The Tacoma Mausoleum is a mausoleum in Tacoma, Washington, United States. Built in 1910, the mausoleum was the first such structure in the U.S. to be built west of the Mississippi River. The building was added to the National Register of Historic Places in 2000.

In 1918, the mausoleum was sued by David Rea and his wife, who claimed that the existence of a mausoleum near homes constituted a nuisance. They were suing in an attempt to prevent the already built mausoleum from adding further structures on its premises, but the Washington Supreme Court ruled against them.

See also 
 Afterglow Vista: Mausoleum in San Juan County, Washington
 National Register of Historic Places listings in Pierce County, Washington

References

Sources
 Reiter, Darlyne A. (2007). South Tacoma, Arcadia Publishing.
 Washington Supreme Court (1919).
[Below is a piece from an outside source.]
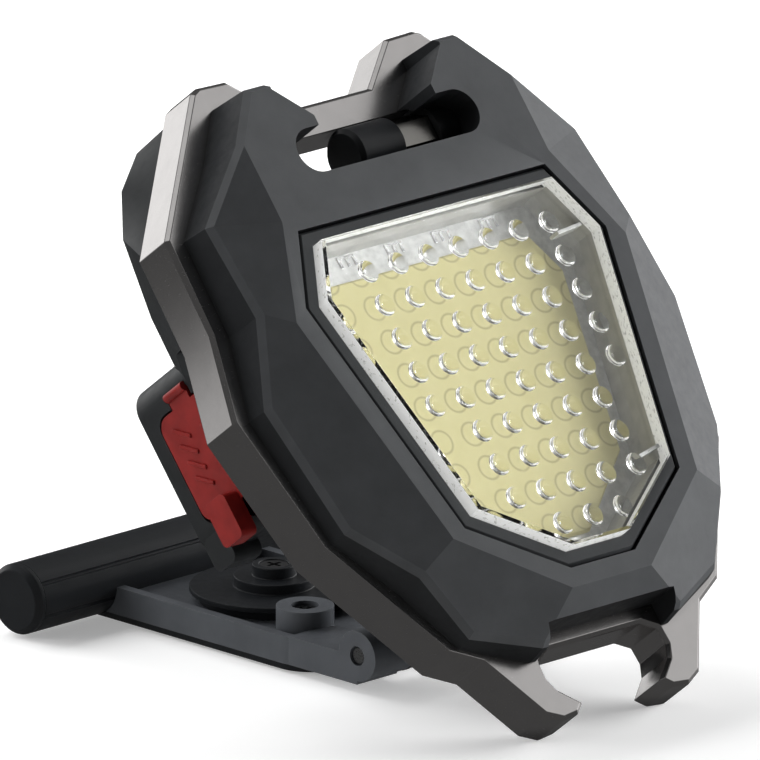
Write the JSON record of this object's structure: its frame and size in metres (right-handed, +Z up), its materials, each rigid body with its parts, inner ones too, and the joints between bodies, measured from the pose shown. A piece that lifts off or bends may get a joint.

Cases Determined in the Supreme Court of Washington, Bancroft-Whitney Co.

National Register of Historic Places in Tacoma, Washington
Neoclassical architecture in Washington (state)
Buildings and structures completed in 1910
Buildings and structures in Tacoma, Washington
Monuments and memorials on the National Register of Historic Places in Washington (state)
Mausoleums on the National Register of Historic Places
1910 establishments in Washington (state)
Death in Washington (state)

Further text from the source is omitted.